Deficiency on resale

$510,000.00

 

C

commission and agent's fees

$118,249.08

 

D

legal expenses

$ 938.63

$629,187.71

E

pool fencing

$ 20,676.00

 

F

Rates

$ 3,669.61

 

G

land tax

$ 1,823.00

 

H

Insurance

$ 4,740.21

 

I

Energex

$ 1,691.40

 

J

Security

$ 426.95

 

K

Cleaning

$ 1,125.66

 

L

maintenance and gardening

$ 45,952.42

$80,105.25

M

interest

$620,339.90

$620,339.90

 

TOTAL

$1,329,632.86

$1,329,632.86

  1. Damages were claimed on two alternative bases: pursuant to cl 9 of the contract and at common law for breach of contract. Dovaenda did not elect between these two bases, contending that the same amount was recoverable under each. However the second basis was relied upon “only if there is some technical problem in relation to [the claim under cl 9]”.
  1. Cl 9 of the contract provided as follows:

“9.Buyer’s Default

9.1Seller May Affirm or Terminate

If the Buyer fails to comply with any provision of this contract, the Seller may affirm or terminate this contract.

9.2If Seller Affirms

If the Seller affirms this contract under clause 9.1, it may sue the Buyer for:

(1)damages;

(2)specific performance; or

(3)damages and specific performance.

9.3If Seller Terminates

If the Seller terminates this contract under clause 9.1, it may do all or any of the following:

(1)resume possession of the Property;

(2)forfeit the Deposit and interest earned on its investment;

(3)sue the Buyer for damages

(4)resell the Property.

9.4Resale

(1)The Seller may recover from the Buyer as liquidated damages:

(a)any deficiency in price on a resale; and

(b)its expenses connected with this contract, any repossession, any failed attempt to resell, and               the resale; provided the resale settles within 2               years of termination of this contract.
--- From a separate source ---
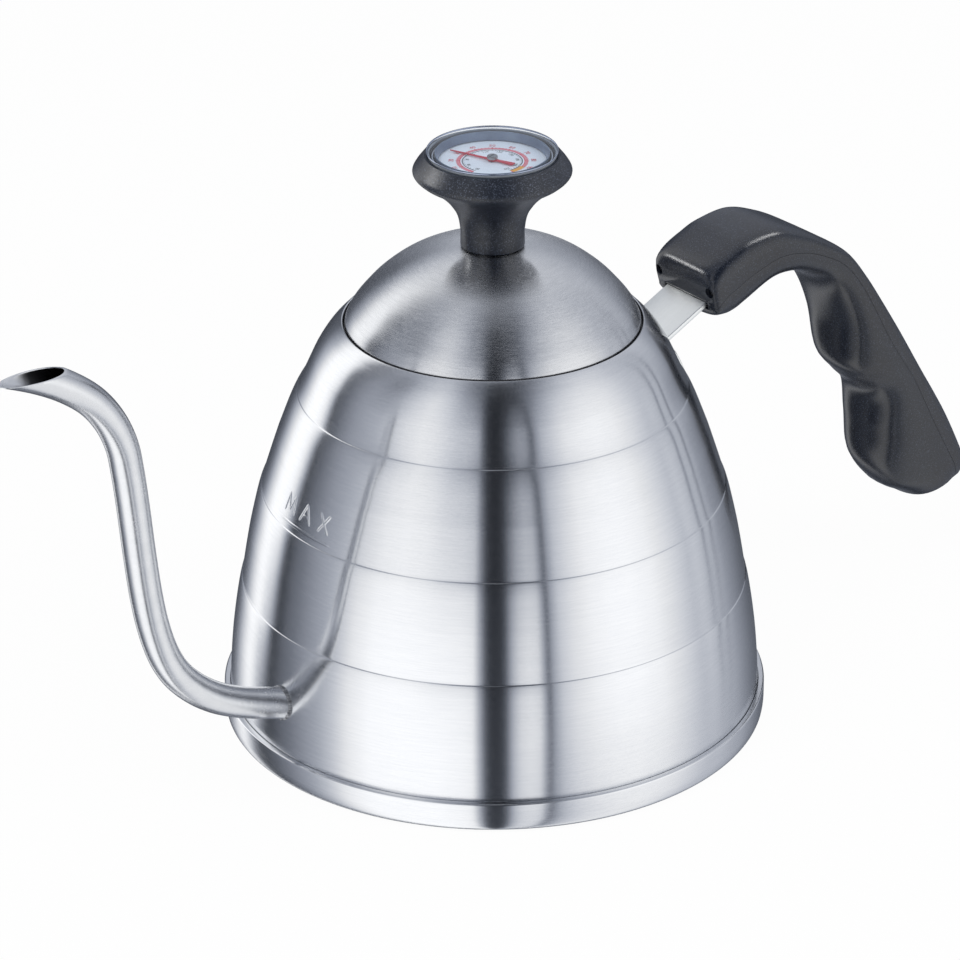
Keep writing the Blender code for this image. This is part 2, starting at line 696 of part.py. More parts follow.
def make_grip(mats):
    upper = grip_shell("grip_outer_shell", True, mats["plastic"])
    lower = grip_shell("grip_inner_shell", False, mats["plastic"])
    front = grip_points(GRIP[1])[0].x
    for name, side in (("near", -1), ("far", 1)):
        centre = Vector((front + GRUB_SET + GRUB_L / 2, side * GRIP_SCREW_Y, GRIP_SCREW_Z))
        bore_frame = aim(centre - Vector((4 * MM - GAP, 0, 0)), (1, 0, 0))
        for shell in (upper, lower):
            bore = rod_bmesh(GRUB_R + GAP, GRUB_L + 8 * MM, SCREW_STEPS, bore_frame)
            combine(shell, make_cutter(f"{shell.name}_bore_{name}", bore), "DIFFERENCE", "MANIFOLD")
        grub = rod_bmesh(GRUB_R, GRUB_L, SCREW_STEPS, aim(centre, (1, 0, 0)))
        add_object(f"grip_grub_screw_{name}", grub, mats["screw"])
    start, along = end_screw_frame()
    shank_middle = start + along * (END_SCREW_SINK + END_SCREW_L / 2)
    shank_bore = rod_bmesh(END_SCREW_R + GAP, END_SCREW_L + 2 * GAP, SCREW_STEPS, aim(shank_middle, along))
    pocket_l = END_SCREW_SINK + END_SCREW_HEAD_H + GAP
    pocket_middle = start + along * (pocket_l / 2 - 5 * MM)
    pocket = rod_bmesh(END_SCREW_HEAD_R + GAP, pocket_l + 10 * MM, 16, aim(pocket_middle, along))
    for shell in (upper, lower):
        combine(shell, make_cutter(shell.name + "_shank_bore", shank_bore.copy()), "DIFFERENCE", "MANIFOLD")
    shank_bore.free()
    combine(lower, make_cutter("end_screw_pocket", pocket), "DIFFERENCE", "MANIFOLD")
    head_low = END_SCREW_SINK
    rings = []
    for reach, radius in (
        (head_low, END_SCREW_HEAD_R),
        (head_low + END_SCREW_HEAD_H, END_SCREW_HEAD_R),
        (head_low + END_SCREW_HEAD_H, END_SCREW_R),
        (head_low + END_SCREW_L, END_SCREW_R),
    ):
        frame = aim(start + along * reach, along)
        angles = [math.tau * k / SCREW_STEPS for k in range(SCREW_STEPS)]
        rings.append([frame @ Vector((radius * math.cos(a), radius * math.sin(a), 0.0)) for a in angles])
    add_object("grip_end_screw", loft(rings), mats["screw"])


# Lid and knob ---------------------------------------------------------------------------------------


def lid_low_z():
    return LEDGE_Z + GAP


def lid_hole_r():
    return SLEEVE_R + GAP


def dome_points():
    """Points of the dome, spread with the lid so that they always end outside its hole."""
    spread = (LID_R - lid_hole_r()) / DOME_REACH
    return [(LID_R - inset * MM * spread, LEDGE_Z + rise * MM) for inset, rise in DOME]


def dome_profile():
    """The outer side of the dome from its middle down to the hem."""
    outer = list(reversed(dome_points()))
    hem = [(LID_R - 0.15 * MM, LID_HEM_TOP_Z), (LID_R, LID_HEM_TOP_Z - 0.6 * MM), (LID_R, lid_low_z())]
    return outer + hem


def make_lid(mats):
    outer = [(lid_hole_r(), DOME_TOP_Z)] + dome_profile()
    under = []
    for radius, height in dome_points():
        lean = radius / DOME_BEND_R
        under.append((radius - LID_SHEET * lean, height - LID_SHEET * (1 - lean / 2)))
    hem = [(LID_R - LID_SHEET, lid_low_z()), (LID_R - LID_SHEET, LID_HEM_TOP_Z - 0.2 * MM)]
    under.append((lid_hole_r(), DOME_TOP_Z - LID_SHEET))
    turned("lid_dome", outer + hem + under, mats["steel"], LID_STEPS)
    flange = LID_R - LID_SHEET - GAP
    low = lid_low_z()
    skirt = [
        (SKIRT_R - SHEET, low + SHEET),
        (flange, low + SHEET),
        (flange, low),
        (SKIRT_R, low),
        (SKIRT_R, SKIRT_BOTTOM_Z),
        (SKIRT_R - SHEET, SKIRT_BOTTOM_Z),
    ]
    turned("lid_skirt", skirt, mats["steel"], LID_STEPS)


def make_knob(mats):
    foot_z = DOME_TOP_Z + GAP
    recess_r = CASE_R + GAP
    land_z = KNOB_LAND_Z
    outer = [(KNOB_RIM_R + beyond * MM, DOME_TOP_Z + rise * MM) for beyond, rise in reversed(KNOB)]
    bore = SLEEVE_R + GAP
    profile = [(CRYSTAL_R - 0.4 * MM, land_z)] + outer + [
        (KNOB_FOOT_R, foot_z),
        (bore, foot_z),
        (bore, CASE_FLOOR_Z - GAP),
        (recess_r, CASE_FLOOR_Z - GAP),
        (recess_r, land_z),
    ]
    turned("lid_knob", profile, mats["plastic"], KNOB_STEPS)


def make_lid_fixing(mats):
    under = DOME_TOP_Z - LID_SHEET - GAP - 0.4 * MM
    seal = tube_profile(SEAL_R, lid_hole_r(), under - SEAL_T, under)
    turned("lid_seal_washer", seal, mats["rubber"], SMALL_STEPS)
    top = under - SEAL_T - GAP
    washer = tube_profile(WASHER_R, lid_hole_r(), top - WASHER_T, top)
    turned("lid_washer", washer, mats["screw"], SMALL_STEPS)
    nut_top = top - WASHER_T - GAP
    nut = bmesh.new()
    bmesh.ops.create_cone(
        nut,
        cap_ends=True,
        segments=6,
        radius1=NUT_FLATS / math.sqrt(3),
        radius2=NUT_FLATS / math.sqrt(3),
        depth=NUT_H,
        matrix=Matrix.Translation((0, 0, nut_top - NUT_H / 2)),
    )
    nut_object = add_object("lid_nut", nut, mats["screw"])
    thread = rod_bmesh(lid_hole_r(), 3 * NUT_H, SMALL_STEPS, Matrix.Translation((0, 0, nut_top)))
    combine(nut_object, make_cutter("nut_thread", thread), "DIFFERENCE")


# Thermometer ----------------------------------------------------------------------------------------


def make_thermometer(mats):
    case_bore = CASE_R - CASE_SHEET
    case = [
        (case_bore, CASE_RIM_Z),
        (CASE_R, CASE_RIM_Z),
        (CASE_R, CASE_FLOOR_Z),
        (SLEEVE_R, CASE_FLOOR_Z),
        (SLEEVE_R, SLEEVE_BOTTOM_Z),
        (SLEEVE_BORE_R, SLEEVE_BOTTOM_Z),
        (SLEEVE_BORE_R, CASE_FLOOR_TOP_Z),
        (case_bore, CASE_FLOOR_TOP_Z),
    ]
    turned("thermometer_case", case, mats["steel"], KNOB_STEPS)
    stem = tube_profile(STEM_R, STEM_BORE_R, STEM_BOTTOM_Z, CASE_FLOOR_TOP_Z)
    turned("thermometer_stem", stem, mats["steel"], SMALL_STEPS)
    plug_top = STEM_BOTTOM_Z + PLUG_H
    plug = disc_profile(STEM_BORE_R - GAP, STEM_BOTTOM_Z + 0.2 * MM, plug_top)
    turned("stem_plug", plug, mats["steel"], SMALL_STEPS)
    dial_low = DIAL_Z - DIAL_T
    dial = tube_profile(DIAL_R, SPINDLE_R + GAP, dial_low, DIAL_Z)
    turned("dial_plate", dial, mats["dial"], KNOB_STEPS)
    ring_top = CRYSTAL_UNDER_Z - GAP
    spacer = [
        (DIAL_R - 0.4 * MM, ring_top),
        (DIAL_R, ring_top),
        (DIAL_R, DIAL_Z + GAP),
        (DIAL_R - SPACER_W, DIAL_Z + GAP),
    ]
    turned("dial_spacer_ring", spacer, mats["spacer"], KNOB_STEPS)
    support = tube_profile(DIAL_R - 1 * MM, DIAL_R - 3 * MM, CASE_FLOOR_TOP_Z + GAP, dial_low - GAP)
    turned("dial_seat_ring", support, mats["steel"], KNOB_STEPS)
    make_crystal(mats)
    make_needle(mats)
    make_spindle_parts(mats, plug_top)


def make_crystal(mats):
    under, top = CRYSTAL_UNDER_Z, CRYSTAL_UNDER_Z + CRYSTAL_T
    crystal = [
        (0.0, top),
        (CRYSTAL_R - CRYSTAL_BEVEL, top),
        (CRYSTAL_R, top - CRYSTAL_BEVEL / 2),
        (CRYSTAL_R, under),
        (0.0, under),
    ]
    turned("dial_crystal", crystal, mats["glass"], KNOB_STEPS)
    gasket_low = KNOB_LAND_Z + GAP
    gasket = tube_profile(CRYSTAL_R - GAP, CASE_R + 2 * GAP, gasket_low, gasket_low + GASKET_T)
    turned("crystal_gasket", gasket, mats["rubber"], KNOB_STEPS)


def make_needle(mats):
    turn = math.radians(NEEDLE_TURN)
    frame = Matrix.Translation((0, 0, NEEDLE_Z)) @ Matrix.Rotation(turn, 4, "Z")
    near_side = [
        (-NEEDLE_TAIL, 0.9 * MM),
        (-NEEDLE_BOSS - 0.4 * MM, 0.55 * MM),
        (-NEEDLE_BOSS * 0.6, NEEDLE_BOSS),
        (NEEDLE_BOSS * 0.6, NEEDLE_BOSS),
        (NEEDLE_BOSS + 0.4 * MM, 0.45 * MM),
        (NEEDLE_TIP, 0.12 * MM),
    ]
    outline = near_side + [(x, -y) for x, y in reversed(near_side)]
    rings = []
    for height in (0.0, NEEDLE_T):
        rings.append([frame @ Vector((x, y, height)) for x, y in outline])
    needle = add_object("needle", loft(rings), mats["needle"])
    hole_frame = Matrix.Translation((0, 0, NEEDLE_Z))
    hole = rod_bmesh(SPINDLE_R + GAP / 2, 4 * MM, SCREW_STEPS, hole_frame)
    combine(needle, make_cutter("needle_hole", hole), "DIFFERENCE")
    hub_low = NEEDLE_Z + NEEDLE_T + GAP / 2
    hub = [
        (0.0, hub_low + HUB_H),
        (HUB_R * 0.7, hub_low + HUB_H),
        (HUB_R, hub_low + HUB_H * 0.5),
        (HUB_R, hub_low),
        (0.0, hub_low),
    ]
    turned("needle_hub", hub, mats["screw"], SMALL_STEPS)


def make_spindle_parts(mats, plug_top):
    spindle_top = NEEDLE_Z + NEEDLE_T - 0.1 * MM
    coil_low = plug_top + GAP + COIL_WIRE
    spindle = disc_profile(SPINDLE_R, coil_low, spindle_top)
    turned("needle_spindle", spindle, mats["screw"], SCREW_STEPS)
    bush_bore = SPINDLE_R + GAP
    for name, low in (("upper", CASE_FLOOR_TOP_Z - BUSH_H - 2 * MM), ("lower", coil_low + COIL_L + 4 * MM)):
        bush = tube_profile(BUSH_R, bush_bore, low, low + BUSH_H)
        turned(f"spindle_bush_{name}", bush, mats["brass"], SCREW_STEPS)
    rings = []
    count = COIL_TURNS * COIL_STEPS
    for k in range(count + 1):
        angle = math.tau * k / COIL_STEPS
        frame = Vector((math.cos(angle), math.sin(angle), 0.0))
        centre = frame * COIL_R + Vector((0, 0, coil_low + COIL_L * k / count))
        out, up = frame * COIL_WIRE, Vector((0, 0, COIL_WIRE))
        rings.append([centre + out, centre + up, centre - out, centre - up])
    add_object("bimetal_coil", loft(rings), mats["bimetal"])


def main():
    clear_scene()
    mats = {
        "steel": make_material("brushed_steel", (0.66, 0.67, 0.70), 0.28, 1.0),
        "strap": make_material("satin_steel", (0.72, 0.73, 0.74), 0.35, 1.0),
        "aluminium": make_material("aluminium", (0.75, 0.75, 0.76), 0.45, 1.0),
        "plastic": make_material("charcoal_plastic", (0.03, 0.03, 0.036), 0.55, 0.0),
        "screw": make_material("screw_steel", (0.45, 0.45, 0.46), 0.35, 1.0),
        "rubber": make_material("silicone", (0.6, 0.6, 0.58), 0.7, 0.0),
        "dial": make_material("dial_white", (0.85, 0.86, 0.88), 0.5, 0.0),
        "spacer": make_material("spacer_grey", (0.35, 0.4, 0.46), 0.4, 0.0),
        "glass": make_material("crystal", (0.9, 0.93, 0.96), 0.05, 0.0),
        "needle": make_material("needle_red", (0.6, 0.03, 0.05), 0.45, 0.0),
        "brass": make_material("brass", (0.75, 0.58, 0.28), 0.35, 1.0),
        "bimetal": make_material("bimetal", (0.6, 0.5, 0.42), 0.4, 1.0),
    }
    make_body(mats)
    make_base(mats)
    make_spout(mats)
    make_strap(mats)
    make_grip(mats)
    make_lid(mats)
    make_knob(mats)
    make_lid_fixing(mats)
    make_thermometer(mats)


main()
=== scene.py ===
import json
import math
import random

import bmesh
import bpy
from mathutils import Matrix, Vector

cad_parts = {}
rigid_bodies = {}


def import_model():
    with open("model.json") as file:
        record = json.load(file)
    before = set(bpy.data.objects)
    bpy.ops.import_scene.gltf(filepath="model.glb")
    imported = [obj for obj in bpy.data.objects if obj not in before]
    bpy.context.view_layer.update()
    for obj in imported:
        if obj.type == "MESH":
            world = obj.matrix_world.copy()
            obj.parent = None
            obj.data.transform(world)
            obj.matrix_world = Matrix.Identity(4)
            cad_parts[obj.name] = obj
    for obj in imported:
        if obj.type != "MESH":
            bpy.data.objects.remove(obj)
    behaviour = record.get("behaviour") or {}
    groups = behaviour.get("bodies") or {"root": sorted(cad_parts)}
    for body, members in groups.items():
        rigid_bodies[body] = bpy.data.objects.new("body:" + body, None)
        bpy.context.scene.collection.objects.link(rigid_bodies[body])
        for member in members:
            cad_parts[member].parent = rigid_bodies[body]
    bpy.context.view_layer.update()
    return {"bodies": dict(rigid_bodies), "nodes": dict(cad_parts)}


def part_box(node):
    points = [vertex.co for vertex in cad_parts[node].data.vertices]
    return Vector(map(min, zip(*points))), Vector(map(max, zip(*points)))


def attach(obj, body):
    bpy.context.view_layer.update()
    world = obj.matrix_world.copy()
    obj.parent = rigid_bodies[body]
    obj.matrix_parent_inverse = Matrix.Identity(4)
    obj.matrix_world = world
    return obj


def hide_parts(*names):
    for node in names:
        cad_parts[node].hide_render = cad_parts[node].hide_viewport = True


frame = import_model()
nodes = frame["nodes"]
mm = 0.001
kept = set(nodes.values()) | set(frame["bodies"].values())
for spare in [thing for thing in bpy.data.objects if thing not in kept]:
    bpy.data.objects.remove(spare)
print("frame loaded:", len(nodes), "nodes")


# Shader building: Wire wraps one socket so that sums read as sums, Finish makes the nodes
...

(2)Any profit on a resale belongs to the Seller.

9.5Seller’s Damages

The Seller may claim damages for any loss it suffers as a result of the Buyer’s default, including its legal costs on a solicitor and own client basis and the cost of any Work or Expenditure under clause 7.6(2).

9.6Interest on Late Payments

(1)Without affecting the Seller’s other rights, if any money payable by the Buyer under this contract is not paid when due, the Buyer must pay the Seller at settlement interest on that money calculated at the Default Interest Rate from the due date for payment until payment is made.

(2)The Seller may recover that interest from the Buyer as liquidated damages.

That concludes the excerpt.